Fig 1. Spanning Hierarchical Left Header
Fig 2. Spanning Hierarchical Top Header
| Dataset | Total Tables \nInvestigated† | Total Tables \nwith a PRH∗ | Tables with an oversegmented PRH \nTotal | Tables with an oversegmented PRH \n% (of total with a PRH) | Tables with an oversegmented PRH \n% (of total investigated) | |
|---|---|---|---|---|---|---|
| 0 | SciTSR | 10,431 | 342 | 54 | 15.79% | 0.52% |
| 1 | PubTabNet | 422,491 | 100,159 | 58,747 | 58.65% | 13.90% |
| 2 | FinTabNet | 70,028 | 25,637 | 25,348 | 98.87% | 36.20% |
| 3 | PubTables-1M (ours) | 761,262 | 153,705 | 0 | 0% | 0% |
Enable Multi Header
A slight misnomer, enable multi header only enforces that the pandas dataframe has multiple headers.
This setting does not need to be enabled for semantic spanning cells (ie. hierarchical top or left headers) to be processed.
If this setting is false, then all the headers are condensed into one header.
Multi-line (and hence hierarchical) information is preserved through \n characters.
| Header 2 | NaN | NaN | NaN | Tables with an oversegmented PRH | Tables with an oversegmented PRH | Tables with an oversegmented PRH |
|---|---|---|---|---|---|---|
| Header 1 | Dataset | Total Tables \nInvestigated† | Total Tables \nwith a PRH∗ | Total | % (of total with a PRH) | % (of total investigated) |
| 0 | SciTSR | 10,431 | 342 | 54 | 15.79% | 0.52% |
| 1 | PubTabNet | 422,491 | 100,159 | 58,747 | 58.65% | 13.90% |
| 2 | FinTabNet | 70,028 | 25,637 | 25,348 | 98.87% | 36.20% |
| 3 | PubTables-1M (ours) | 761,262 | 153,705 | 0 | 0% | 0% |
Large Table Assumption
The large table assumption is a mechanic that improves performance on large tables. Here, algorithmically generated rows are used instead of deep learning.
By default, large table assumption activates under these conditions:
At least one of these:
1. More than large_table_if_n_rows_removed rows are removed (default: >= 8)

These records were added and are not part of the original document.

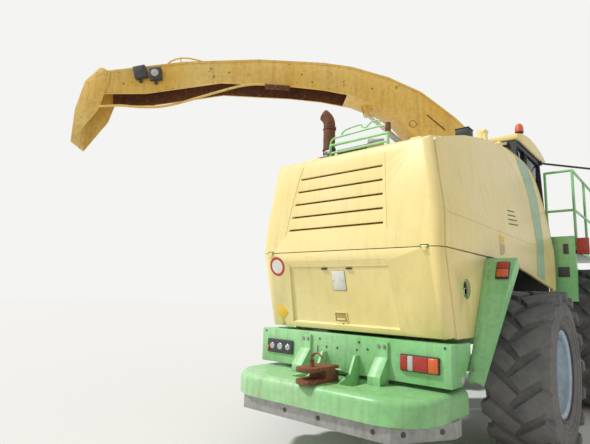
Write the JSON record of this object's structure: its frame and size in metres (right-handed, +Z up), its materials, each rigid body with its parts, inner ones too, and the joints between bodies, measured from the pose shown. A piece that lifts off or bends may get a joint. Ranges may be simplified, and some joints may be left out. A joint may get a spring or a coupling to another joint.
{
  "type": "self-propelled forage harvester",
  "caption": "Self-propelled forage harvester with rear steering, hinged hood panels, a hollow cab, a lifting feed house and a slewing, lifting discharge spout.",
  "frame": {"origin": "on the floor, under the centre of the bounding box with the spout swung 45 degrees to the left of straight back", "axes": "+Y forward along the machine, +X to its right, +Z up"},
  "size_m": [5.5076, 7.9826, 4.7],
  "materials": {
    "hood_paint": "satin cream paint, weathered",
    "green_paint": "faded green paint",
    "spout_paint": "worn golden yellow paint with rust",
    "galvanised": "dull galvanised steel",
    "rod_chrome": "polished rod",
    "rust": "rusted",
    "engine_iron": "dark grey",
    "rim_paint": "pale blue-grey paint with rust inside",
    "tyre_rubber": "dusty black rubber",
    "cab_trim": "dark grey",
    "seat_cloth": "woven cloth",
    "tinted_glass": "tinted",
    "lamp_plastic": "red and orange lamp lens"
  },
  "bodies": {
    "chassis": {"main_frame": "green_paint", "rear_crossmember": "green_paint", "counterweight": "green_paint", "underrun_bar": "galvanised", "tow_hitch": "rust", "rear_lamps": "lamp_plastic", "rear_axle": "green_paint", "front_axle": "green_paint", "engine_block": "engine_iron", "crop_duct": "galvanised", "hood_deck": "hood_paint", "lower_sides": "hood_paint", "arch_plates": "green_paint", "guard_rail": "green_paint", "exhaust": "rust", "fuel_tank": "cab_trim", "cab_body": "cab_trim", "cab_roof": "hood_paint", "cab_glass": "tinted_glass", "cab_seat": "seat_cloth", "cab_console": "cab_trim", "beacons": "lamp_plastic", "mirrors": "cab_trim", "platforms": "green_paint"},
    "knuckle_left": {"knuckle_l": "green_paint"},
    "knuckle_right": {"knuckle_r": "green_paint"},
    "wheel_rear_left": {"rear_rim_l": "rim_paint", "rear_tyre_l": "tyre_rubber"},
    "wheel_rear_right": {"rear_rim_r": "rim_paint", "rear_tyre_r": "tyre_rubber"},
    "wheel_front_left": {"front_rim_l": "rim_paint", "front_tyre_l": "tyre_rubber"},
    "wheel_front_right": {"front_rim_r": "rim_paint", "front_tyre_r": "tyre_rubber"},
    "tail_door": {"tail_hood": "hood_paint"},
    "flap": {"rear_flap": "hood_paint"},
    "side_left": {"side_panel_l": "hood_paint"},
    "side_right": {"side_panel_r": "hood_paint"},
    "door": {"cab_door": "cab_trim", "door_glass": "tinted_glass"},
    "feeder": {"feed_house": "green_paint"},
    "roll_upper": {"feed_roll_upper": "galvanised"},
    "roll_lower": {"feed_roll_lower": "galvanised"},
    "intake_cylinder": {"intake_barrels": "galvanised"},
    "intake_ram": {"intake_rods": "rod_chrome"},
    "slewing_ring": {"turret": "spout_paint"},
    "boom": {"spout": "spout_paint"},
    "tip": {"deflector": "spout_paint"},
    "lift_cylinder": {"lift_barrel": "galvanised"},
    "lift_ram": {"lift_rod": "rod_chrome"}
  },
  "joints": [
    {"name": "steer_left", "type": "hinge", "parent": "chassis", "child": "knuckle_left", "pos_m": [0.27876, -1.15874, 0.79], "axis": [0, 0, 1], "range_deg": [-28, 28]},
    {"name": "steer_right", "type": "hinge", "parent": "chassis", "child": "knuckle_right", "pos_m": [1.87876, -1.15874, 0.79], "axis": [0, 0, 1], "range_deg": [-28, 28]},
    {"name": "spin_rear_left", "type": "hinge", "parent": "knuckle_left", "child": "wheel_rear_left", "pos_m": [-0.14624, -1.15874, 0.79], "axis": [-1, 0, 0], "continuous": true},
    {"name": "spin_rear_right", "type": "hinge", "parent": "knuckle_right", "child": "wheel_rear_right", "pos_m": [2.30376, -1.15874, 0.79], "axis": [-1, 0, 0], "continuous": true},
    {"name": "spin_front_left", "type": "hinge", "parent": "chassis", "child": "wheel_front_left", "pos_m": [-0.24624, 1.94126, 1], "axis": [-1, 0, 0], "continuous": true},
    {"name": "spin_front_right", "type": "hinge", "parent": "chassis", "child": "wheel_front_right", "pos_m": [2.40376, 1.94126, 1], "axis": [-1, 0, 0], "continuous": true},
    {"name": "hood_hinge", "type": "hinge", "parent": "chassis", "child": "tail_door", "pos_m": [1.07876, -2.49474, 2.973], "axis": [-1, 0, 0], "range_deg": [0, 60]},
    {"name": "flap_hinge", "type": "hinge", "parent": "chassis", "child": "flap", "pos_m": [1.07876, -2.90374, 1.887], "axis": [-1, 0, 0], "range_deg": [0, 75]},
    {"name": "side_hinge_left", "type": "hinge", "parent": "chassis", "child": "side_left", "pos_m": [0.24376, -0.95374, 3.384], "axis": [0, 1, 0], "range_deg": [0, 75]},
    {"name": "side_hinge_right", "type": "hinge", "parent": "chassis", "child": "side_right", "pos_m": [1.91376, -0.95374, 3.384], "axis": [0, -1, 0], "range_deg": [0, 75]},
    {"name": "door_hinge", "type": "hinge", "parent": "chassis", "child": "door", "pos_m": [0.28676, 0.70126, 2.93], "axis": [0, 0, 1], "range_deg": [0, 80]},
    {"name": "feeder_lift", "type": "hinge", "parent": "chassis", "child": "feeder", "pos_m": [1.07876, 2.74126, 1.33], "axis": [1, 0, 0], "range_deg": [-8, 20]},
    {"name": "roll_upper_spin", "type": "hinge", "parent": "feeder", "child": "roll_upper", "pos_m": [1.07876, 3.54126, 1.165], "axis": [-1, 0, 0], "continuous": true},
    {"name": "roll_lower_spin", "type": "hinge", "parent": "feeder", "child": "roll_lower", "pos_m": [1.07876, 3.54126, 0.8], "axis": [1, 0, 0], "continuous": true},
    {"name": "slew", "type": "hinge", "parent": "chassis", "child": "slewing_ring", "pos_m": [1.07876, -0.15874, 3.4], "axis": [0, 0, 1], "range_deg": [-55, 145]},
    {"name": "boom_lift", "type": "hinge", "parent": "slewing_ring", "child": "boom", "pos_m": [1.18483, -0.05267, 3.66], "axis": [-0.7071, 0.7071, 0], "range_deg": [-4, 22]},
    {"name": "tip_tilt", "type": "hinge", "parent": "boom", "child": "tip", "pos_m": [-2.3401, -3.5776, 4.325], "axis": [-0.7071, 0.7071, 0], "range_deg": [-15, 60]},
    {"name": "intake_cylinder_pivot", "type": "hinge", "parent": "chassis", "child": "intake_cylinder", "pos_m": [1.07876, 2.40126, 0.7], "axis": [1, 0, 0], "range_deg": [-20, 20]},
    {"name": "intake_ram_slide", "type": "slide", "parent": "intake_cylinder", "child": "intake_ram", "axis": [0, 0.9903, -0.1386], "range_m": [-0.3, 0.5]},
    {"name": "lift_cylinder_pivot", "type": "hinge", "parent": "slewing_ring", "child": "lift_cylinder", "pos_m": [0.74642, -0.49108, 3.45], "axis": [-0.7071, 0.7071, 0], "range_deg": [-20, 30]},
    {"name": "lift_ram_slide", "type": "slide", "parent": "lift_cylinder", "child": "lift_ram", "axis": [-0.5514, -0.5514, 0.6259], "range_m": [-0.2, 0.5]}
  ],
  "couplings": [
    {"joint": "steer_right", "follows": "steer_left", "ratio": 1},
    {"joint": "roll_lower_spin", "follows": "roll_upper_spin", "ratio": 1},
    {"joint": "intake_cylinder_pivot", "follows": "feeder_lift", "ratio": 0.7275},
    {"joint": "intake_ram_slide", "follows": "feeder_lift", "m_per_rad": 0.6472},
    {"joint": "lift_cylinder_pivot", "follows": "boom_lift", "ratio": 1.228},
    {"joint": "lift_ram_slide", "follows": "boom_lift", "m_per_rad": 0.6019}
  ]
}
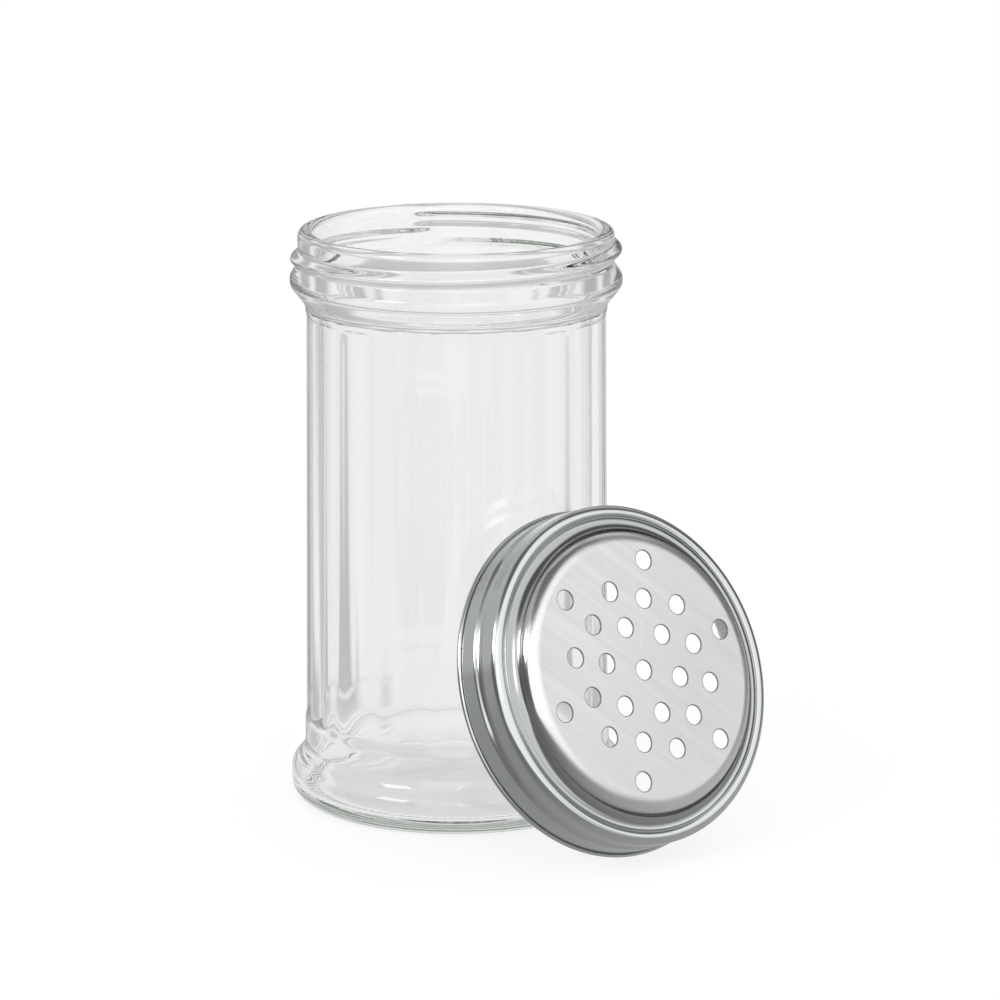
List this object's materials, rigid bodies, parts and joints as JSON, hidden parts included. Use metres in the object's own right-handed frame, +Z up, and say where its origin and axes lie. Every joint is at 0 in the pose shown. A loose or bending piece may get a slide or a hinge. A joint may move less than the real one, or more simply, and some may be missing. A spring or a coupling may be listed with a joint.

2. OR all of the following are true:
Measured overlap of rows exceeds
large_table_row_overlap_threshold(default: 20%)AND the number of rows is greater than
large_table_threshold(default: >= 10)
Large table assumption can be directly turned on/off with config.large_table_assumption = True/False.
Fig 3. Deep bboxes |
Fig 4. Large Table Assumption on |